I’d laugh at the suggestion that Joe Scarborough might run for president except for the fact that he’s really no less plausible than Mike Huckabee or Rick Santorum or Ted Cruz or Rand Paul or Herman Freaking Cain. Don’t forget that Mitt Romney won despite not being a southerner, not having any charisma, and having created the model for ObamaCare. He won despite once having a pro-choice record, and despite having made promises to the LGBT community. He won despite being a Mormon in a Southern Baptist party.
For a long time, the Democrats correctly felt that they had little chance to win the presidency unless they ran a Southern candidate. The reverse is probably true for the Republicans at the moment. That doesn’t mean that the base of the party is clamoring for another moderate governor from a blue state, but they might be willing to settle for a northerner out of pure expediency.

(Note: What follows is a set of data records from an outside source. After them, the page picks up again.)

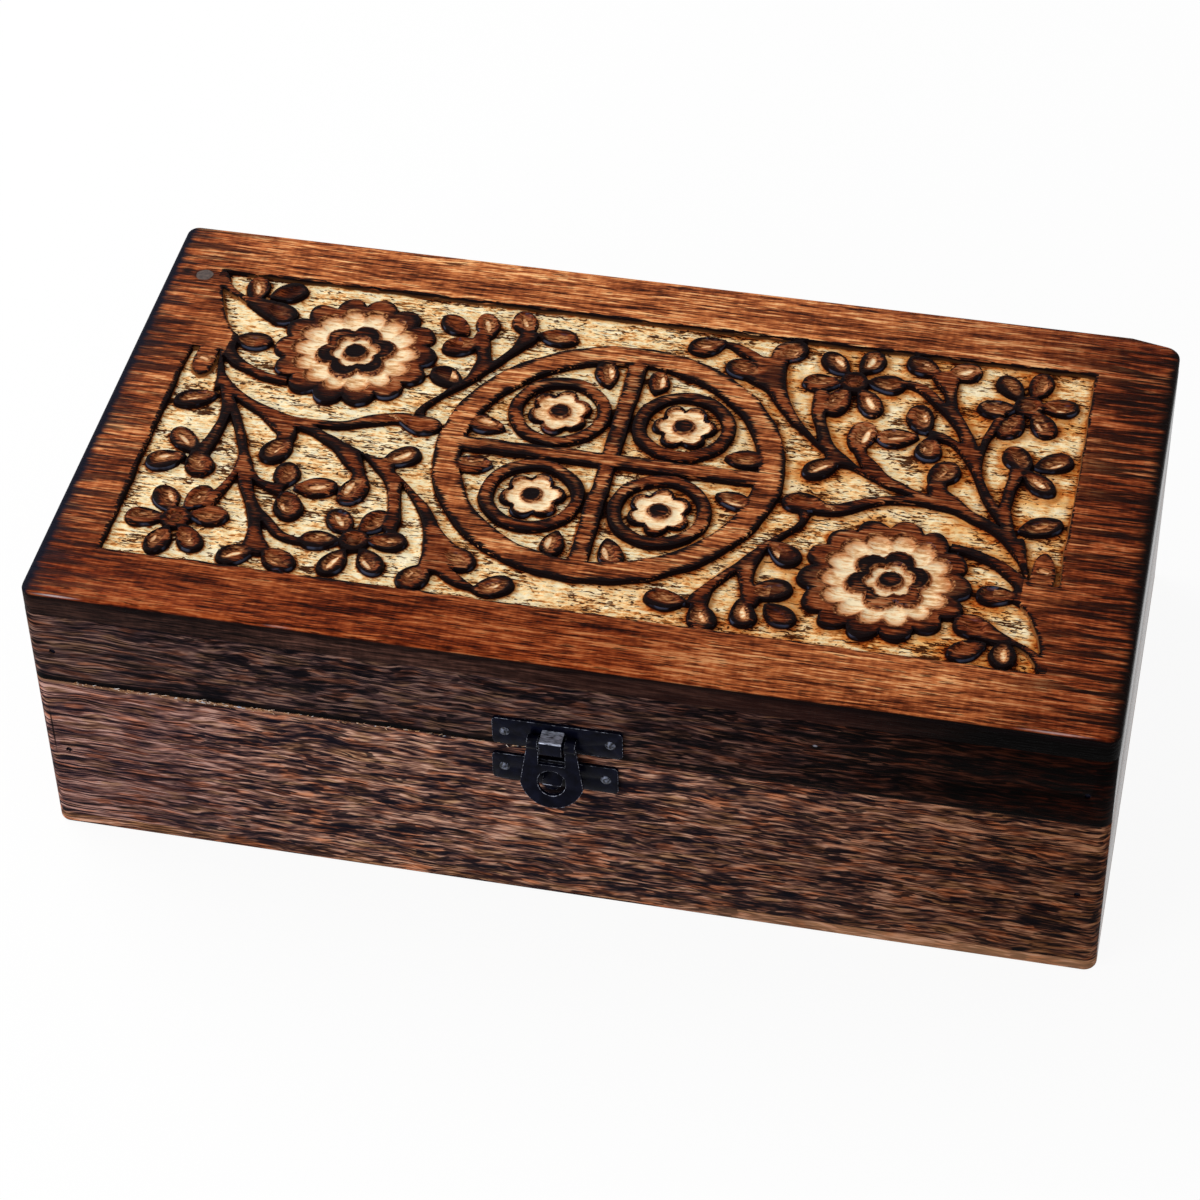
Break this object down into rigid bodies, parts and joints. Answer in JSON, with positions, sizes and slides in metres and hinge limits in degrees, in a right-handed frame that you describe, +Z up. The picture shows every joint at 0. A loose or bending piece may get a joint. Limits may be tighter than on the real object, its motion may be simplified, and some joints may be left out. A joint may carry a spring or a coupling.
{
  "type": "essential oil box",
  "caption": "Rectangular wooden box with a scroll-and-rosette carved lid, butt hinges at the back, an iron hasp in front and a lattice inside that keeps small bottles apart.",
  "frame": {"origin": "centre of the underside, on the surface that the box stands on", "axes": "+X to the right along the front, +Y to the back, +Z up"},
  "size_m": [0.282, 0.1612, 0.086],
  "materials": {
    "stained_mango_wood": "dark stained, burnt edges, thin lacquer",
    "bare_mango_wood": "bare sawn wood",
    "blackened_iron": "black japanned iron, semi-gloss",
    "bright_steel": "brass-washed steel"
  },
  "bodies": {
    "base": {"bottom_panel": "stained_mango_wood", "base_front_board": "stained_mango_wood", "base_back_board": "stained_mango_wood", "base_left_board": "stained_mango_wood", "base_right_board": "stained_mango_wood", "cross_divider_1": "bare_mango_wood", "cross_divider_2": "bare_mango_wood", "cross_divider_3": "bare_mango_wood", "cross_divider_4": "bare_mango_wood", "cross_divider_5": "bare_mango_wood", "long_divider_1": "bare_mango_wood", "long_divider_2": "bare_mango_wood", "long_divider_3": "bare_mango_wood", "base_corner_nails": "blackened_iron", "bottom_nails": "blackened_iron", "clasp_catch_plate": "blackened_iron", "clasp_catch_nails": "blackened_iron", "hinge_left_base_leaf": "bright_steel", "hinge_right_base_leaf": "bright_steel", "hinge_left_pin": "bright_steel", "hinge_right_pin": "bright_steel", "hinge_base_screws": "bright_steel"},
    "lid": {"lid_top_board": "stained_mango_wood", "lid_front_board": "stained_mango_wood", "lid_back_board": "stained_mango_wood", "lid_left_board": "stained_mango_wood", "lid_right_board": "stained_mango_wood", "lid_corner_nails": "blackened_iron", "top_board_nail": "blackened_iron", "clasp_hasp_plate": "blackened_iron", "clasp_hasp_plate_nails": "blackened_iron", "hinge_left_lid_leaf": "bright_steel", "hinge_right_lid_leaf": "bright_steel", "hinge_lid_screws": "bright_steel"},
    "hasp": {"clasp_hasp": "blackened_iron"}
  },
  "joints": [
    {"name": "lid_hinge", "type": "hinge", "parent": "base", "child": "lid", "pos_m": [0, 0.075, 0.055], "axis": [-1, 0, 0], "range_deg": [0, 103]},
    {"name": "hasp_swing", "type": "hinge", "parent": "lid", "child": "hasp", "pos_m": [-0.0009, -0.08025, 0.06065], "axis": [-1, 0, 0], "range_deg": [0, 150]}
  ]
}
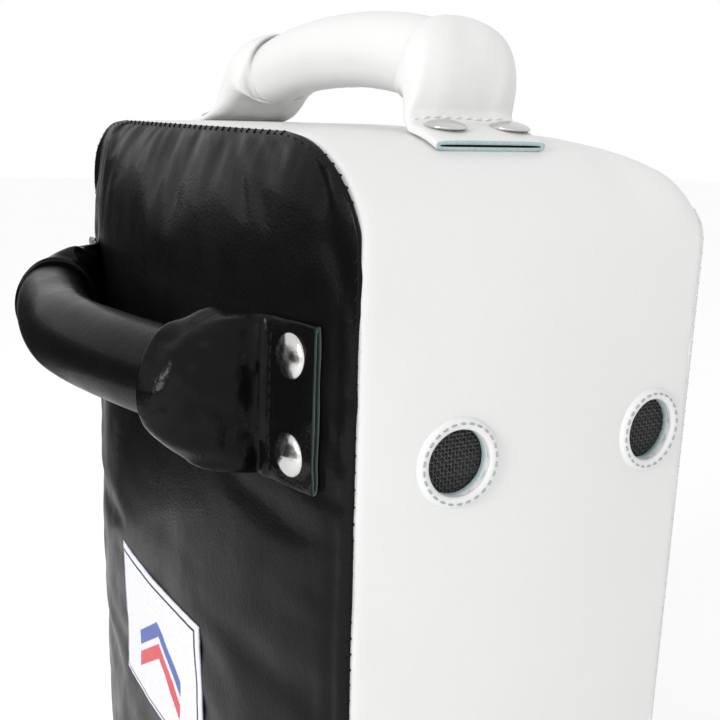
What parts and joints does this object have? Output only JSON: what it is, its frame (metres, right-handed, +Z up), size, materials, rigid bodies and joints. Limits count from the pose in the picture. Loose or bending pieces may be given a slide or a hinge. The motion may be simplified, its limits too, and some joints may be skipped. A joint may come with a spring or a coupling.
{
  "type": "thai pad",
  "caption": "Thick leather-covered foam thai pad with a padded grip on its back, a carry handle on top, side eyelets and a hook-and-loop forearm strap.",
  "frame": {"origin": "middle of the flat bottom edge of the pad body, half way between the seam of the back panel and the front face", "axes": "+Z up the pad towards the carry handle, +X across its width, +Y out of the front face that carries the forearm strap"},
  "size_m": [0.242, 0.22, 0.4555],
  "materials": {
    "black_leather": "glossy finished cowhide with soft creases",
    "white_leather": "smooth semi-matte finished cowhide",
    "backing_leather": "raw suede split",
    "foam": "closed-cell sheet foam",
    "mesh": "open woven mesh",
    "label_cloth": null,
    "hook_and_loop": "hook and loop pile",
    "nickel": "bright nickel plate with light wear"
  },
  "bodies": {
    "pad": {"back_backing_strips": "backing_leather", "back_cover": "black_leather", "back_cuff_left": "black_leather", "back_cuff_right": "black_leather", "back_foam": "foam", "back_rivet_caps": "nickel", "back_rivet_posts": "nickel", "back_rivet_washers": "nickel", "core_foam": "foam", "front_cover": "white_leather", "front_foam": "foam", "label_patch": "label_cloth", "side_band": "white_leather", "strap_anchor": "white_leather", "strap_backing_strips": "backing_leather", "strap_loop_patch": "hook_and_loop", "strap_rivet_caps": "nickel", "strap_rivet_posts": "nickel", "strap_rivet_washers": "nickel", "strap_tab": "white_leather", "top_backing_strips": "backing_leather", "top_cuff_left": "white_leather", "top_cuff_right": "white_leather", "top_rivet_caps": "nickel", "top_rivet_posts": "nickel", "top_rivet_washers": "nickel", "vent_mesh_left": "mesh", "vent_mesh_right": "mesh", "vent_rings_left": "white_leather", "vent_rings_right": "white_leather"},
    "back_handle": {"back_grip_core": "foam", "back_grip_sleeve": "black_leather"},
    "top_handle": {"top_grip_core": "foam", "top_grip_sleeve": "white_leather"},
    "forearm_strap": {"strap_band": "white_leather", "strap_hook_patch": "hook_and_loop"}
  },
  "joints": [
    {"name": "back_handle_tilt", "type": "hinge", "parent": "pad", "child": "back_handle", "pos_m": [0, -0.0705, 0.3394], "axis": [1, 0, 0], "range_deg": [-15, 15], "stiffness_Nm_per_rad": 2, "deforming": ["back_cuff_left", "back_cuff_right"]},
    {"name": "top_handle_tilt", "type": "hinge", "parent": "pad", "child": "top_handle", "pos_m": [0, -0.006, 0.415], "axis": [1, 0, 0], "range_deg": [-20, 20], "stiffness_Nm_per_rad": 2, "deforming": ["top_cuff_left", "top_cuff_right"]},
    {"name": "strap_open", "type": "hinge", "parent": "pad", "child": "forearm_strap", "pos_m": [-0.0918, 0.0663, 0.206], "axis": [0, 0, 1], "range_deg": [0, 95]}
  ]
}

Scarborough is in an unusual situation because he’s technically from Pensacola, Florida, but he’s been living and working in Manhattan for long enough to be a New Yorker. As an employee of the loathsome MSNBC, he has another strike against him. And he doesn’t have the foreign policy chops you’d hope to see in a presidential candidate, but then neither do any of the other widely talked about contenders.
He has media skills. He can think on his feet. He knows how to speak to blue America. He can probably raise a lot of money.
But I don’t think he is willing to be unorthodox enough to pull off a coup for moderates. To be successful at that, he’d have to win primaries in most of the blue states and then do well enough elsewhere against a divided opposition to grab the nomination. I don’t think a non-conservative can do that without breaking substantially from the GOP on a host of issues that would energize non-traditional Republicans. Is he willing to talk to young adults about climate change, protecting the environment, civil liberties, gay rights, and ending the Drug War? If he is, he might be able to carry New England and the Mid-Atlantic, and that would be a start.
Unfortunately for moderates, the GOP in places like Washington, Oregon, and California is so radical that moderates don’t have much of a chance. I guess I could check the primary rules in those states on a case-by-case basis, but Scarborough would not win any caucuses.
I’m tempted to argue that his campaign would do about as well as the campaigns of Rudy Giuliani and Jon Huntsman, but I think Scarborough could potentially do better than they did.
After all, consider the competition.